I like to classify dyes as either natural or synthetic dyes. Compounds extracted from plants (or other naturally occurring sources) can be called natural dyes. Synthetic dyes are those that came into being through technology. Considering two of the world's most polluting industries are synthetic dye manufacture and dye use, we have good reason to worry.
Without a solid background in chemistry, the complete understanding of azo verses azo-free synthetic dyes is a little difficult, but basically azo dyes are synthetic dyes containing nitrogen atoms. Many azo textile dyes can cause hypersensitivity and trigger existing allergies by being absorbed into the body through skin contact. Toxic dye production and use has already taken it's toll on rivers and waterways in some developing countries that export to the rest of the world. I am not convinced that third world dye houses are totally unaware of the effect of allowing toxic waste to enter the local water system.
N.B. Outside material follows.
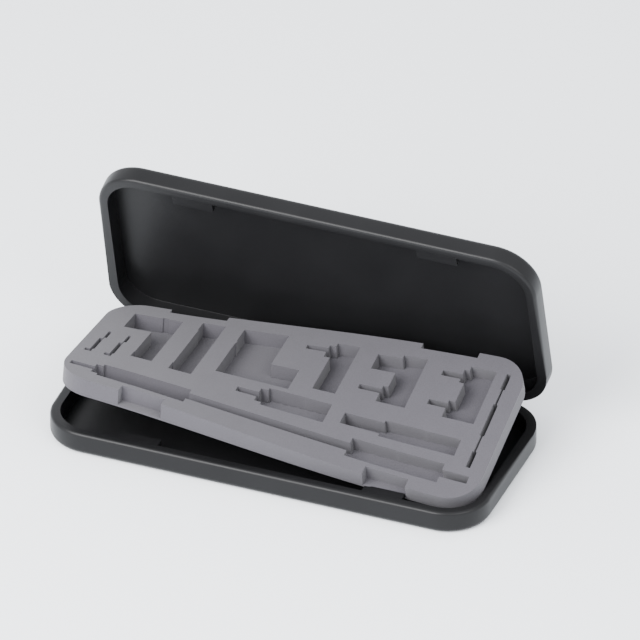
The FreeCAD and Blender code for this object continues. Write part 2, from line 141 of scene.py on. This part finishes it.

Education will always be important in helping to combat industrial pollution, but lack of enforcement still allows a large number of dye houses to continue putting profit above environmental issues.
I have heard claims that azo-free dyes are 100% safe for the end user and the environment. I certainly agree that the removal of azo dyes will reduce the risk of health problems to the end user, but I am yet to be convinced that an exhausted synthetic azo-free dye bath will not have a negative effect on the environment if dumped into the water system. Natural dyes, on the other hand, are much safer to dispose of after use without damaging the earth.
Sadly, it is left to the consumer to research all the facts. I still find it strange that organic textiles have already gained popularity, but little to no thought is given by the average consumer into the dyeing process. Surely these two issues should go hand in hand. At sorazora we believe in providing as much information as possible regarding fibres and dyes.
The above photo shows the Bagmati River flowing through central Kathmandu. Taken in January this year, it illustrates the problem of pollution caused by human, industrial and household waste.